De logica van doorgangswoningen, gecombineerd met de restanten van een voorbijgestreeft “Caritas”-mensbeeld, hebben ook geleid tot een erg sobere inrichting van de woningen. In de logica dat mensen “er niet te lang moeten verblijven” kregen de kamers een onpersoonlijk karakter met bovendien het strikte minimum aan meubels. Het nodigt nu inderdaad niet uit om er wat langer te willen wonen. Die manier van inrichten zal de rotatiesnelheid nog verhogen, met alle neveneffecten vandien. Ik zou hebben geprobeerd de kamers zo gezellig mogelijk in te richten, met wat leuke meubeltjes en in elk geval een eigen tv-toestel.

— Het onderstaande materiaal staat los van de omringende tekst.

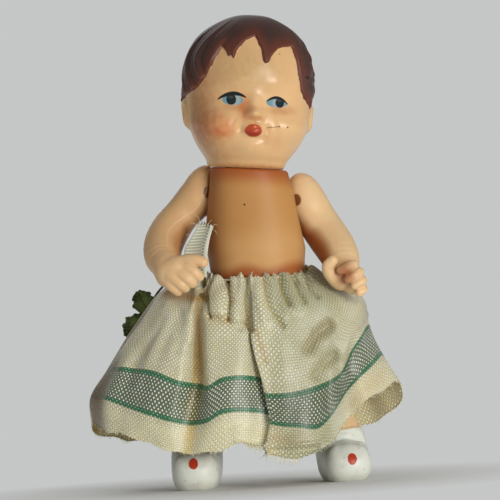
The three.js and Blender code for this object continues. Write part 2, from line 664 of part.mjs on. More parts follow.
// Back columns: degrees round from the front, and how far the fold stands out at the hem
const backColumns = [
  [98, 0.6], [112, -0.8], [127, 1.1], [143, -1], [160, 0.8], [180, -0.9], [199, 1.2], [216, -1],
  [232, 0.9], [247, -0.8], [260, 0.6],
];

// Gathers at the thread: degrees round, half width in degrees, share of the height, level they end at
const gathers = [
  [-150, 10, 0.9, 0.22], [-128, 9, 1, 0.25], [-106, 10, 0.9, 0.22], [-84, 8, 0.8, 0.2],
  [-66, 7, 0.9, 0.26], [-45, 9, 1.2, 0.3], [-21, 9, 1.2, 0.33], [-1, 5, 1, 0.3], [16, 6, 1, 0.28],
  [44, 10, 1, 0.22], [66, 8, 0.9, 0.2], [86, 8, 0.8, 0.22], [108, 10, 1, 0.24], [130, 9, 0.9, 0.22],
  [152, 9, 1, 0.25], [176, 10, 0.9, 0.22],
];

// Where a value falls along a rising list, as a share of the list's length
function shareAlong(list, value) {
  const last = list.length - 1;
  const index = Math.min(Math.max(list.findIndex((entry) => entry > value), 1), last);
  const inside = value >= list[last] ? 1 : (value - list[index - 1]) / (list[index] - list[index - 1]);
  return (value >= list[last] ? last : index - 1 + inside) / last;
}

function waistPoint(turn) {
  const flat = ovalPoint(turn * degree, waistHalfWidth + waistFit, waistHalfDepth + waistFit,
    waistHalfDepth + waistFit, 2);
  return [torsoCentreX + flat.x, flat.y, waistLevel + 0.5];
}

function sideX(share) {
  return torsoCentreX + share * (share > 0 ? skirtLeftReach : skirtRightReach);
}

function frontRail([turn, folds, across, drops]) {
  const levels = across.map((share, level) => {
    const lean = Math.min(1, Math.abs(share) / (share > 0 ? leftShares : rightShares)[level]);
    const fold = rowAt([0, ...folds].map((value) => [value]), shareAlong(foldLevels, skirtLevels[level + 1]))[0];
    const depth = skirtFrontReach * frontShares[level] * Math.sqrt(1 - lean ** 2);
    return [sideX(share), -depth - fold, waistLevel + 0.5 - skirtDrop * drops[level]];
  });
  return [waistPoint(turn), ...levels];
}

function backRail([turn, hemFold]) {
  const across = Math.sin(turn * degree);
  const along = -Math.cos(turn * degree);
  const sideShares = across > 0 ? leftShares : rightShares;
  const sideDrops = across > 0 ? leftDrops : rightDrops;
  const towardBack = Math.abs(along) ** 0.6;
  const levels = sideShares.map((share, level) => {
    const fold = hemFold * skirtLevels[level + 1];
    const drop = sideDrops[level] * (1 - towardBack) + backDrops[level] * towardBack;
    const side = sideX(Math.sign(across) * share) - torsoCentreX;
    return [
      torsoCentreX + Math.abs(across) * side + across * fold * 0.6,
      along * (skirtBackReach * backShares[level] + fold),
      waistLevel + 0.5 - skirtDrop * drop,
    ];
  });
  return [waistPoint(turn), ...levels];
}

const skirtRails = [
  ...backColumns.map((column) => [column[0] - 360, backRail(column)]).filter(([turn]) => turn >= -180),
  ...frontColumns.map((column) => [column[0], frontRail(column)]),
  ...backColumns.map((column) => [column[0], backRail(column)]).filter(([turn]) => turn <= 180),
];
const skirtTurns = skirtRails.map(([turn]) => turn);
const skirtTable = skirtRails.map(([, rail]) => rail.flat());

function skirtPoint(turn, place) {
  const column = rowAt(skirtTable, shareAlong(skirtTurns, turn));
  const levels = skirtLevels.map((_, level) => column.slice(level * 3, level * 3 + 3));
  const [x, y, z] = rowAt(levels, shareAlong(skirtLevels, place));
  let lift = 0;
  for (const [at, width, share, end] of gathers) {
    const apart = Math.abs(((turn - at + 540) % 360) - 180);
    const fade = 1 - THREE.MathUtils.smoothstep(place, end - 0.1, end + 0.1);
    lift += gatherHeight * share * bump(apart, width) * fade;
  }
  const outward = new THREE.Vector2(x - torsoCentreX, y).normalize();
  return new THREE.Vector3(x + outward.x * lift, y + outward.y * lift, z);
}

// A closed shell from a grid of points: the outer skin, and an inner one a thickness inside it
function shellGeometry(columns, rows, pointAt, thickness, wraps) {
  const outer = [];
  const inner = [];
  const small = 1e-3;
  for (let row = 0; row <= rows; row += 1) {
    for (let column = 0; column < columns; column += 1) {
      const u = column / (wraps ? columns : columns - 1);
      const v = row / rows;
      const point = pointAt(u, v);
      const alongU = pointAt(u + small, v).sub(pointAt(u - small, v));
      const alongV = pointAt(u, Math.min(v + small, 1)).sub(pointAt(u, Math.max(v - small, 0)));
      const normal = alongU.cross(alongV).normalize();
      outer.push(point);
      inner.push(point.clone().addScaledVector(normal, -thickness));
    }
  }
  const points = [...outer, ...inner];
  const faces = [];
  const quad = (a, b, c, d) => faces.push([a, b, c], [a, c, d]);
  const lastColumn = wraps ? columns : columns - 1;
  for (let row = 0; row < rows; row += 1) {
    for (let column = 0; column < lastColumn; column += 1) {
      const next = (column + 1) % columns;
      const a = row * columns + column;
      const b = row * columns + next;
      quad(a, b, b + columns, a + columns);
      quad(outer.length + b, outer.length + a, outer.length + a + columns, outer.length + b + columns);
    }
  }
  for (let column = 0; column < lastColumn; column += 1) {
    const next = (column + 1) % columns;
    const last = rows * columns;
    quad(next, column, outer.length + column, outer.length + next);
    quad(last + column, last + next, outer.length + last + next, outer.length + last + column);
  }
  if (!wraps) {
    for (let row = 0; row < rows; row += 1) {
      const a = row * columns;
      const b = a + columns - 1;
      quad(a, a + columns, outer.length + a + columns, outer.length + a);
      quad(b + columns, b, outer.length + b, outer.length + b + columns);
    }
  }
  return closedGeometry(points, faces);
}

// Two columns of faces lie between neighbouring rails
function skirtGeometry() {
  const spans = skirtTurns.length - 1;
  const pointAt = (u, v) => {
    const along = (u - Math.floor(u)) * spans;
    const index = Math.min(Math.floor(along), spans - 1);
    const turn = skirtTurns[index] + (skirtTurns[index + 1] - skirtTurns[index]) * (along - index);
    return skirtPoint(turn, v);
  };
  return shellGeometry(spans * 2, 8, pointAt, clothThickness, true);
}

// The gathering thread lies round the waist under the cloth
function threadGeometry() {
  const sides = 5;
  const steps = 36;
  const level = waistLevel - 0.6;
  const rings = Array.from({ length: steps }, (_, step) => {
    const angle = step / steps * 2 * Math.PI;
    const out = seatGap + threadRadius;
    const flat = ovalPoint(angle, waistHalfWidth + out, waistHalfDepth + out, waistHalfDepth + out, 2.2);
    const outward = flat.clone().normalize();
    return Array.from({ length: sides }, (__, side) => {
      const turn = side / sides * 2 * Math.PI;
      return new THREE.Vector3(
        torsoCentreX + flat.x + outward.x * threadRadius * Math.cos(turn),
        flat.y + outward.y * threadRadius * Math.cos(turn),
        level + threadRadius * Math.sin(turn),
      );
    });
  });
  const faces = [];
  for (let step = 0; step < steps; step += 1) {
    for (let side = 0; side < sides; side += 1) {
      const next = (side + 1) % sides;
      const low = step * sides;
      const high = ((step + 1) % steps) * sides;
      faces.push([low + side, low + next, high + next], [low + side, high + next, high + side]);
    }
  }
  return closedGeometry(rings.flat(), faces);
}

// The strap stands up from the waist beside the torso, torn off along its top
function strapGeometry() {
  const pointAt = (u, v) => {
    const across = (u - 0.5) * strapWidth * (1 - 0.35 * v);
    const up = v * strapLength * (0.86 + 0.14 * u);
    const lean = 0.34 * up - 0.012 * up * up;
    return new THREE.Vector3(
      -13.2 + across + lean,
      -6.4 - 0.9 * Math.sin(u * Math.PI) + 0.1 * up,
      waistLevel + 1.4 + up - 0.35 * across,
    );
  };
  return shellGeometry(7, 7, pointAt, strapThickness, false);
}

// Leaves: crinkled ovals that hang outward from the end of a short stem
function leafGeometry(length, width, droop, turnOut) {
  const pointAt = (u, v) => {
    const outline = Math.sin(Math.PI * Math.min(0.97, 0.06 + 0.9 * v)) ** 0.6;
    const across = (u - 0.5) * width * outline;
    const along = v * length;
    const crinkle = 0.45 * Math.sin(v * 4 * Math.PI) + 0.7 * Math.abs(u - 0.5);
    return new THREE.Vector3(-along, crinkle, across);
  };
  return shellGeometry(8, 9, pointAt, leafThickness, false)
    .rotateY(droop)
    .rotateZ(turnOut);
}

function sprigMeshes() {
  const seat = skirtPoint(sprigTurn, sprigPlace);
  const nudge = 0.01;
  const round = skirtPoint(sprigTurn + nudge, sprigPlace).sub(seat);
  const down = skirtPoint(sprigTurn, sprigPlace + nudge).sub(seat);
  const outward = round.cross(down).normalize().negate();
  const foot = seat.clone().addScaledVector(outward, seatGap + stemRadius);
  const bend = foot.clone().add(new THREE.Vector3(-stemReach * 0.4, 0.9, stemRise * 0.35));
  const tip = foot.clone().add(new THREE.Vector3(-stemReach, 0.6, stemRise));
  const stations = [foot, bend, tip].map((point) => [point.x, point.y, point.z, stemRadius]);
  const stem = tubeGeometry(stations, 6, 4);
  const upper = leafGeometry(5.6, 5.6, 118 * degree, 10 * degree)
    .translate(tip.x + 0.3, tip.y + 0.2, tip.z + seatGap + stemRadius + 0.2);
  const lower = leafGeometry(5.4, 5.2, -52 * degree, -6 * degree)
    .translate(tip.x - seatGap - stemRadius, tip.y, tip.z - 0.5);
  return { stem, upper, lower };
}

// Materials
function vinyl(colour) {
  return new THREE.MeshStandardMaterial({ color: colour, roughness: 0.45, metalness: 0 });
}

function fabric(colour) {
  return new THREE.MeshStandardMaterial({ color: colour, roughness: 0.8, metalness: 0 });
}

const skin = vinyl(0xdcae82);
const ribbon = fabric(0xc8c3a2);
const leafGreen = fabric(0x3c4a22);
const elastic = fabric(0xd8d2c4);

function part(name, geometry, material) {
  const mesh = new THREE.Mesh(geometry, material);
  mesh.name = name;
  return mesh;
}

// The doll, put together
const sprig = sprigMeshes();
const doll = new THREE.Group();
doll.add(
  part('head', geometryFrom(headSolid()), skin),
  part('torso', geometryFrom(torsoSolid()), skin),
  part('right_arm', geometryFrom(armSolid(rightArm)), skin),
  part('left_arm', geometryFrom(armSolid(leftArm)), skin),
  part('right_leg', geometryFrom(legSolid(-1)), skin),
  part('left_leg', geometryFrom(legSolid(1)), skin),
  part('arm_elastic', geometryFrom(elasticSolid(rightShoulder, leftShoulder, [])), elastic),
  part('leg_elastic', geometryFrom(elasticSolid(hipFrame(-1), hipFrame(1), [])), elastic),
  part('skirt', skirtGeometry(), ribbon),
  part('gathering_thread', threadGeometry(), elastic),
  part('strap', strapGeometry(), ribbon),
  part('leaf_stem', sprig.stem, leafGreen),
  part('leaf_upper', sprig.upper, leafGreen),
  part('leaf_lower', sprig.lower, leafGreen),
);

// The origin lies on the floor under the middle of the doll's box
const box = new THREE.Box3().setFromObject(doll, true);
doll.position.set(-(box.min.x + box.max.x) / 2, -(box.min.y + box.max.y) / 2, 0);

export default doll;
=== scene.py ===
# A small strung doll of soft vinyl, with a gathered ribbon skirt.
import json
import math

import bpy
import numpy as np
from mathutils import Matrix, Vector


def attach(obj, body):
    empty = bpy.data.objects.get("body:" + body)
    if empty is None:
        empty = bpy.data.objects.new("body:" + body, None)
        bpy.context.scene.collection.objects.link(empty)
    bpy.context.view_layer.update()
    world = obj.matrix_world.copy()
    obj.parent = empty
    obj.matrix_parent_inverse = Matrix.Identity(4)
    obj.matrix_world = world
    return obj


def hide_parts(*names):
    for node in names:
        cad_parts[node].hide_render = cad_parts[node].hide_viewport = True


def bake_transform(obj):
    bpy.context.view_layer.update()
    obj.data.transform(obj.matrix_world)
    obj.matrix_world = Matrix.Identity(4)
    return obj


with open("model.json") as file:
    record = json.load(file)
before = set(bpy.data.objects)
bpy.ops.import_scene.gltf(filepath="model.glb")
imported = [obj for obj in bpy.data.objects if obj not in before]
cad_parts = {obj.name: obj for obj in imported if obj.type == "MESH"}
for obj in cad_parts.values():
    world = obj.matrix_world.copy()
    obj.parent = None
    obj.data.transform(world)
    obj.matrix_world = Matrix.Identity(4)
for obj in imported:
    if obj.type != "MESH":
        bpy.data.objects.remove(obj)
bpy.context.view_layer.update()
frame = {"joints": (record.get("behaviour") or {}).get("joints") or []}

MM = 0.001
degree = math.pi / 180

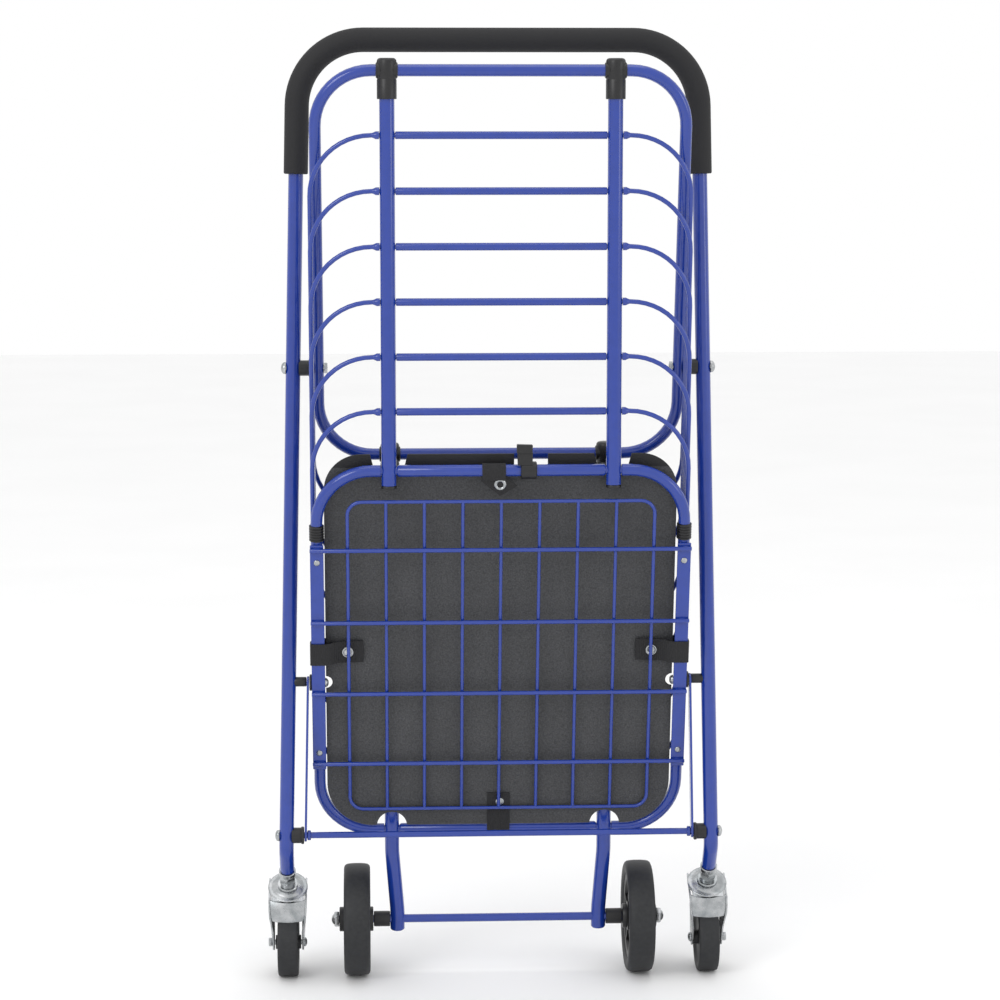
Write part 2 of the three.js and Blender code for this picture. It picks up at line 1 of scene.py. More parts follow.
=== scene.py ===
import math

import bmesh
import bpy
from mathutils import Matrix, Vector


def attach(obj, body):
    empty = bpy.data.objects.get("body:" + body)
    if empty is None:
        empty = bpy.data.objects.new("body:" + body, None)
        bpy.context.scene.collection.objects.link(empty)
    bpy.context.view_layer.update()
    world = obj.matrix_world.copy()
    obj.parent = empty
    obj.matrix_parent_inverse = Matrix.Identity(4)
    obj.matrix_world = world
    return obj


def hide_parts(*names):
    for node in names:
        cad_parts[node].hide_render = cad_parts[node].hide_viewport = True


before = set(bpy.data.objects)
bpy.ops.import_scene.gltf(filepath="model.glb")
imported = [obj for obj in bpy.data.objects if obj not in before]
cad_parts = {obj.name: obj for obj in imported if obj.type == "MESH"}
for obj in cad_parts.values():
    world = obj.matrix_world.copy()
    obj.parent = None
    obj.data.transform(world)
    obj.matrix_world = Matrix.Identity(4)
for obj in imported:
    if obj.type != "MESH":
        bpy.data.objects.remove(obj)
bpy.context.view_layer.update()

# Lengths are in millimetres and depths are from the rear uprights, until a mesh is stored.
MM = 0.001
DEPTH_SHIFT = 18.0
TILT = math.radians(12)
ARM = 422.0
RIM_Z = 585.0
FLOOR_Z = 165.0
RING_STACK = (353, 295, 237, 179, 121, 63)
REAR_X, FRONT_X = 118.0, 119.5
REAR_FOOT_X = 112.4
UPRIGHT_R, FRAME_R = 8.0, 6.35
RIM_HALF, RIM_CORNER = 195.0, 59.0
FLOOR_HALF = 197.0
RING_HALF, RING_CORNER, RING_R = 201.0, 65.0, 2.5
WHEEL_R, WHEEL_X = 62.0, 157.2
RIM_PIVOT_S, LINK_PIVOT_S = 98.6, 178.2
ROD_Y, ROD_Z = -37.9, 168.7
CASTER_X = 234.0
PLATE = (-5.3, 102.835)
CASTER_TILT = math.radians(34)
CASTER_AXLE = (-34.7, -55.4)
SIDES = (("left", -1), ("right", 1))

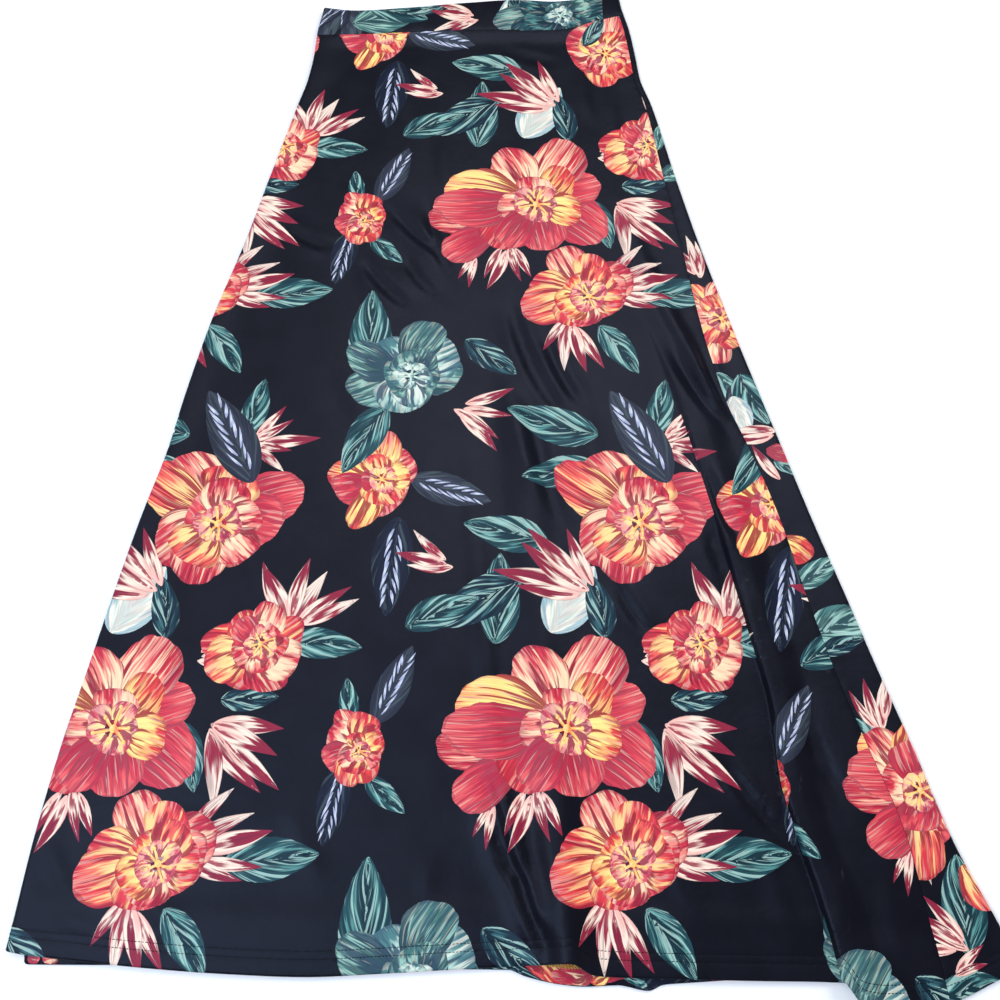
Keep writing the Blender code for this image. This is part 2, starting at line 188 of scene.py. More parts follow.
def steep_ridge(rows, across, drop):
    """Height of a fold with a steep left flank, a round top and a long right flank."""
    t = (across - curve(rows, "across", drop)) / curve(rows, "half_width", drop)
    flank = np.where(t < 0, ease((1 + t) / 0.42), ease((1 - t / 2.1) / 0.80))
    return curve(rows, "height", drop) * (1 - 0.25 * np.clip(-t, 0, 1) ** 2) * flank


def swell(across, drop):
    """Height of the broad swells together."""
    total = np.zeros_like(across)
    for a, d, half_a, half_d, height in zip(*SWELLS.values()):
        total = total + height * np.exp(-((across - a) / half_a) ** 2 - ((drop - d) / half_d) ** 2)
    return total


def each_crease():
    """Each crease's start, its run both ways and in all, its height and its half width."""
    for x0, y0, x1, y1, height, half in zip(*CREASES.values()):
        yield x0, y0, x1 - x0, y1 - y0, hypot(x1 - x0, y1 - y0), height, half


def creases(across, drop):
    """Height of the small creases together: each fades to nothing at its ends and sides."""
    total = np.zeros_like(across)
    for x0, y0, dx, dy, length, height, half in each_crease():
        ux, uy = dx / length, dy / length
        along = ((across - x0) * ux + (drop - y0) * uy) / length
        bow = BOW * length * np.sin(pi * np.clip(along, 0, 1))
        aside = (-(across - x0) * uy + (drop - y0) * ux - bow) / half
        profile = np.exp(-aside ** 2)
        if height < 0:
            profile = TROUGH * profile - SHOULDER * np.exp(-(aside / SHOULDER_WIDTH) ** 2)
        total = total + height * profile * ease(along / 0.4) * ease((1 - along) / 0.4)
    return total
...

En ik zou er een aantal hebben bestemd voor een verblijf zonder maximumduur. Dat zou dus allemaal wat duurder zijn uitgevallen (laat ons zeggen 18.000 EUR extra, de prijs van een nieuw gemeentelogo). Maar het zou wel het sociale “rendement” van het project verhogen, volgens mij. En het zou bovendien eenvoudigweg meer aan de “menselijke waardigheid” beantwoorden. De minister refereerde terecht naar het zeer mooie artikel 1 van de OCMW-wet. Voor mij houdt dat, zoals voor de minister, ook in dat iedereen recht heeft op een “thuis”, ook al is die maar tijdelijk. Een thuis is meer dan een dak, het is een plaats om gezellig te wonen. Wie zin heeft, kan terug opzoeken wat ik bij het prille begin van het project, op 10/6/2006, heb geschreven hier. Ik sta er nog altijd achter.
Als ik morgen om één of andere reden in Huize Calmeyn beland, zal ik zeer dankbaar zijn voor de opvang die me wordt geboden. Ik zal blij zijn om er te mogen wonen. Ik had ooit gehoopt deze paragraaf na die woorden te kunnen stoppen. Maar dat kan ik niet. Er hoort nog een zinnetje bij. Als ik morgen om één of andere reden in Huize Calmeyn beland, zal ik zeer dankbaar zijn voor de opvang die me wordt geboden. Ik zal blij zijn om er te mogen wonen. Een week of twee, drie.
Nu, het gebouw is er en de inrichting is in orde gemaakt, de basis om er echt iets van te maken is gelegd, en dat verantwoordt dus wel degelijk de feestvreugde van vandaag. Het was overigens leuk om bij gelegenheid van de opening nog eens bij te praten met oud-OCMW-collega-raadslid Lieve Wuyts. Het OCMW had haar, zeker in dit project, nog goed kunnen gebruiken.